*Given data*

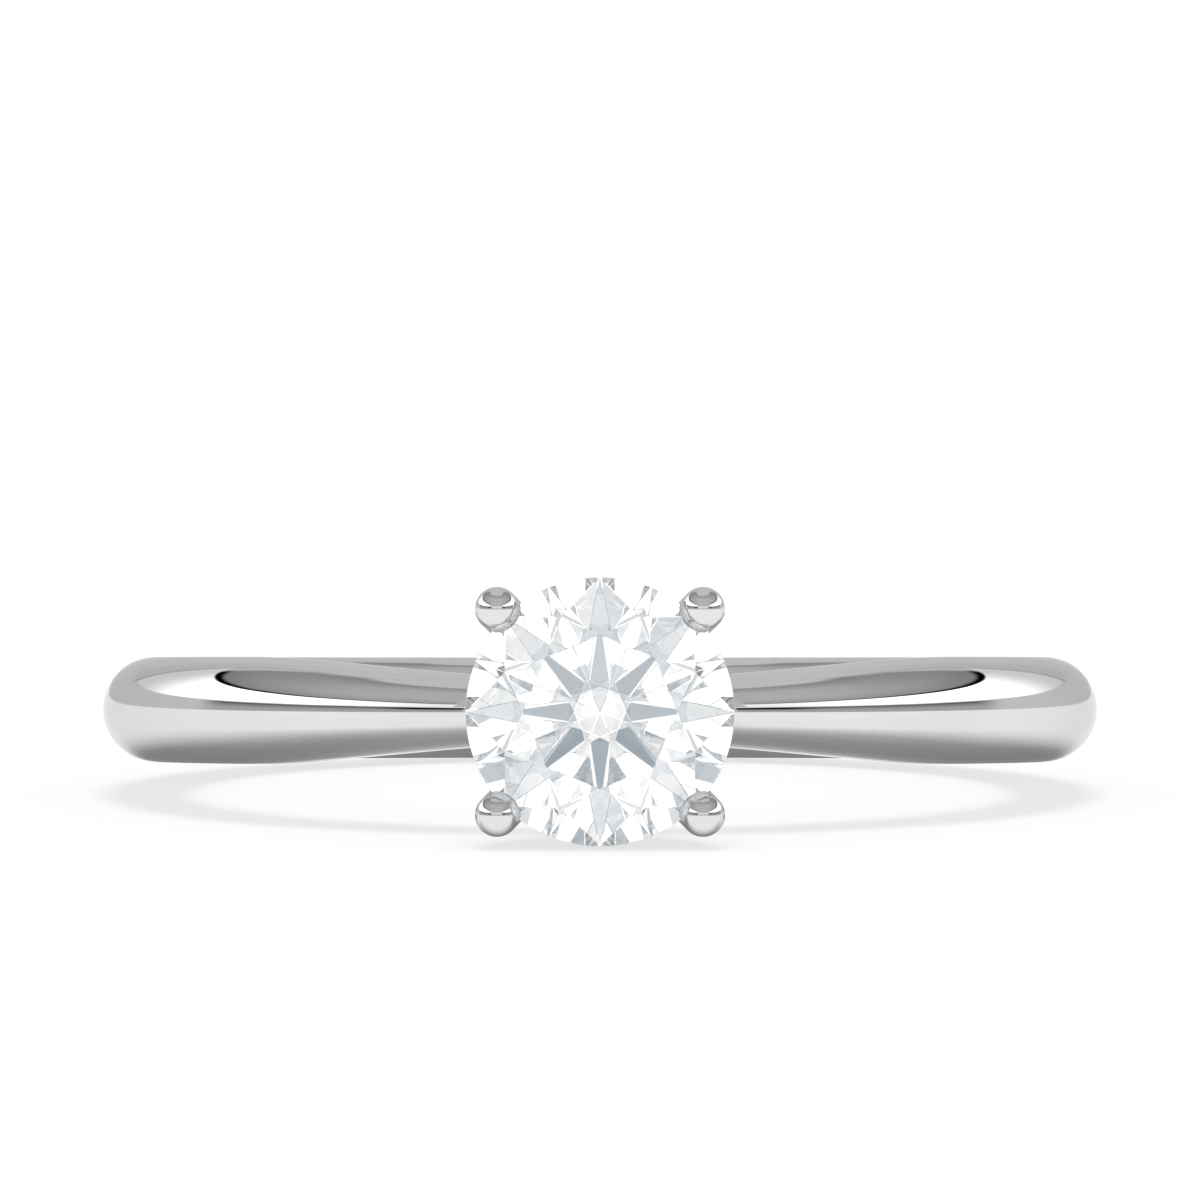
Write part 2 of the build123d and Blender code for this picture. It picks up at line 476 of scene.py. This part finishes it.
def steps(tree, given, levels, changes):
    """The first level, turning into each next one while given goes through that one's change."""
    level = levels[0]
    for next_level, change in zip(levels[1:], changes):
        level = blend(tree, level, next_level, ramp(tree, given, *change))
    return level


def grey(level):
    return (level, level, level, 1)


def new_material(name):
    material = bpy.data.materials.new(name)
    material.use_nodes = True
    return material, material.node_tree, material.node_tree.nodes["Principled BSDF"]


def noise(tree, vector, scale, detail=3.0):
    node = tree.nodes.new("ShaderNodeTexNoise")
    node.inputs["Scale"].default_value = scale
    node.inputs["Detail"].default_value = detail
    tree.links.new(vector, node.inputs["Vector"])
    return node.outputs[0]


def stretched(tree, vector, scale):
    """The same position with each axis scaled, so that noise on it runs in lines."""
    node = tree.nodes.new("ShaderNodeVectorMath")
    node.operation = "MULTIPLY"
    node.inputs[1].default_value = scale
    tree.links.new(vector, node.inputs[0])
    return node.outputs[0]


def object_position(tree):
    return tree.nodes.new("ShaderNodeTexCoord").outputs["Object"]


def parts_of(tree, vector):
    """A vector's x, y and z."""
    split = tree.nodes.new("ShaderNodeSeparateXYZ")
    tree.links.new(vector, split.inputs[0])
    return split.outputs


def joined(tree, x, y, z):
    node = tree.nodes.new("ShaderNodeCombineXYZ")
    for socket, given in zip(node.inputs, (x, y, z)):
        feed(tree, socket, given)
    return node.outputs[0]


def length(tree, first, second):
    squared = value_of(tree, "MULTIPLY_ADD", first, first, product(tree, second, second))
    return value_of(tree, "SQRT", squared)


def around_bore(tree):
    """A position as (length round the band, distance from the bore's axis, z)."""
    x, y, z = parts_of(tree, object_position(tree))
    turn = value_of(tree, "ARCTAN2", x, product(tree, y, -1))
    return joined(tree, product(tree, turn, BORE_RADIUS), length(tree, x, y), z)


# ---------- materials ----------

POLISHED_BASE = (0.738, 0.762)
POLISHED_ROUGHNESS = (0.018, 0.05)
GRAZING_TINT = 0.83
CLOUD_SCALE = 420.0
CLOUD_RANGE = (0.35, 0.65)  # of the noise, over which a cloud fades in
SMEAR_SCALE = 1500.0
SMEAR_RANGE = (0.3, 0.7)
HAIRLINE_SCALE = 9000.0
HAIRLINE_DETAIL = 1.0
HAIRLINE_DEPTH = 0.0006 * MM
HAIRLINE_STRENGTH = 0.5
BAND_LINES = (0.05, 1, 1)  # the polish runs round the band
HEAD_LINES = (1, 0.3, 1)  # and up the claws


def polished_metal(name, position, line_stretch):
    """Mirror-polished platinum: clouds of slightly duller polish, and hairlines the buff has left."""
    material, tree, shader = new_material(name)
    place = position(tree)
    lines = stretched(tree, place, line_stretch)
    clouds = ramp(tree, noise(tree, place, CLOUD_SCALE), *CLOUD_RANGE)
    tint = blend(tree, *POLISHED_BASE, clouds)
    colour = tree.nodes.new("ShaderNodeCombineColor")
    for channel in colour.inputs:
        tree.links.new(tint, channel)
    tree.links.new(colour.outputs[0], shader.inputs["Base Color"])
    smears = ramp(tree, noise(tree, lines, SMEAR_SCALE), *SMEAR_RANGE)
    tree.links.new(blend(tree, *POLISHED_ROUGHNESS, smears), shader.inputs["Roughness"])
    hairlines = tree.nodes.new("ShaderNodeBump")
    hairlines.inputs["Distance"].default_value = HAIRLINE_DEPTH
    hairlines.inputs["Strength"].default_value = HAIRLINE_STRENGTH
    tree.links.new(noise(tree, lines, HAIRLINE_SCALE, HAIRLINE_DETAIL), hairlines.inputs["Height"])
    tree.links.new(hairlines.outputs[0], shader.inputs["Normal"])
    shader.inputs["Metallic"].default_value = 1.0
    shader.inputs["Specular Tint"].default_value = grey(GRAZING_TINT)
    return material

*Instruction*
Beginning at the top of the data, extract each line through the line containing "return (level, level, level, 1)" and return those lines exactly, with nothing added.

*Solution for this task*
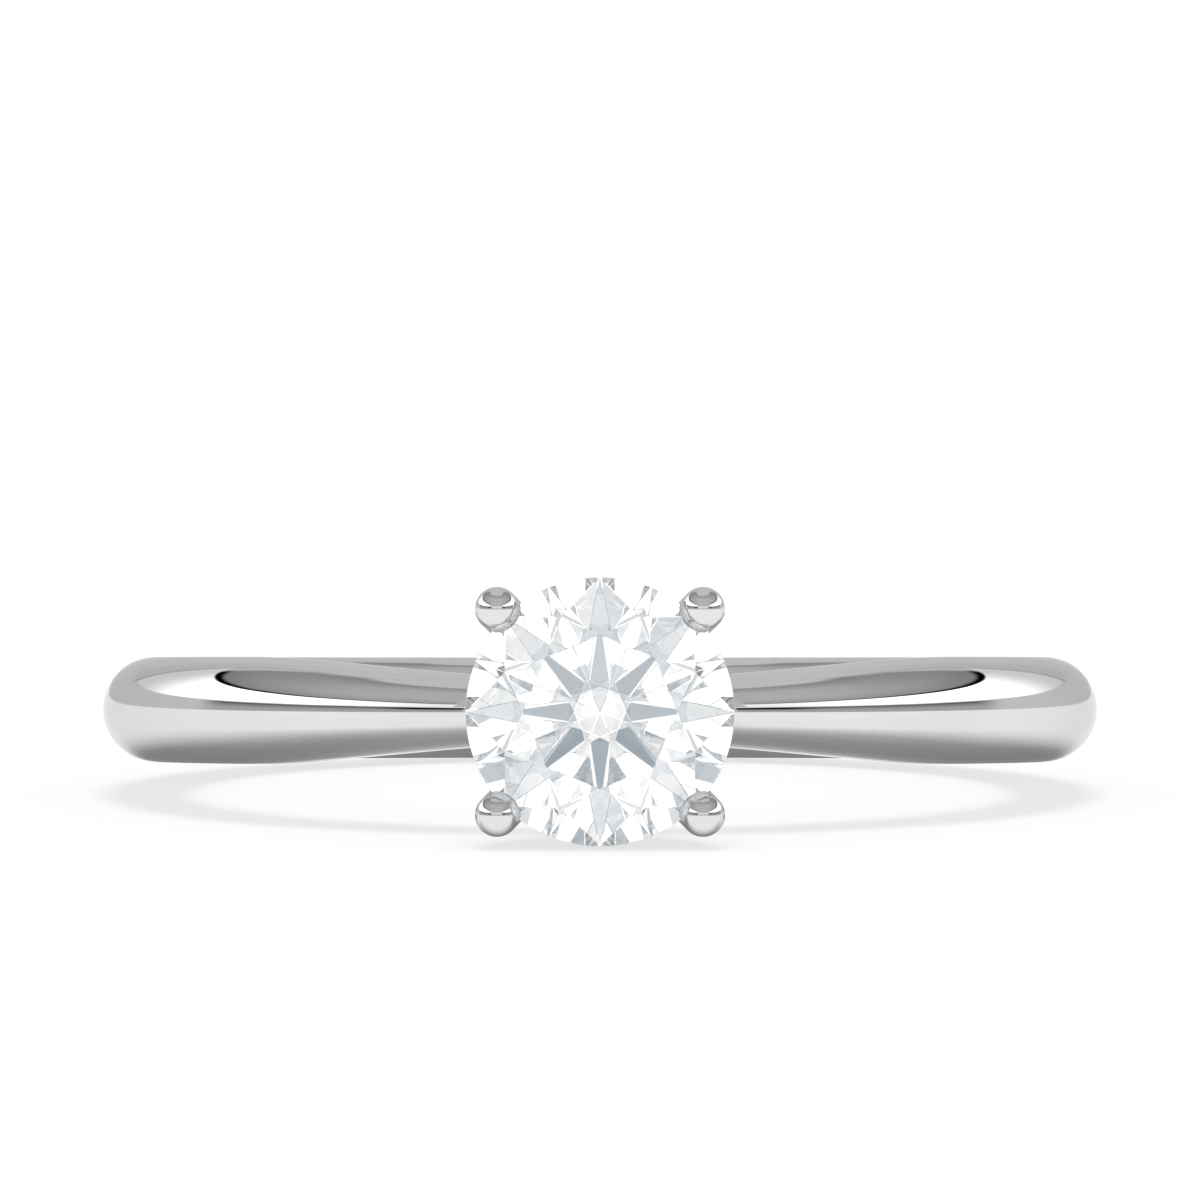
Write part 2 of the build123d and Blender code for this picture. It picks up at line 476 of scene.py. This part finishes it.
def steps(tree, given, levels, changes):
    """The first level, turning into each next one while given goes through that one's change."""
    level = levels[0]
    for next_level, change in zip(levels[1:], changes):
        level = blend(tree, level, next_level, ramp(tree, given, *change))
    return level


def grey(level):
    return (level, level, level, 1)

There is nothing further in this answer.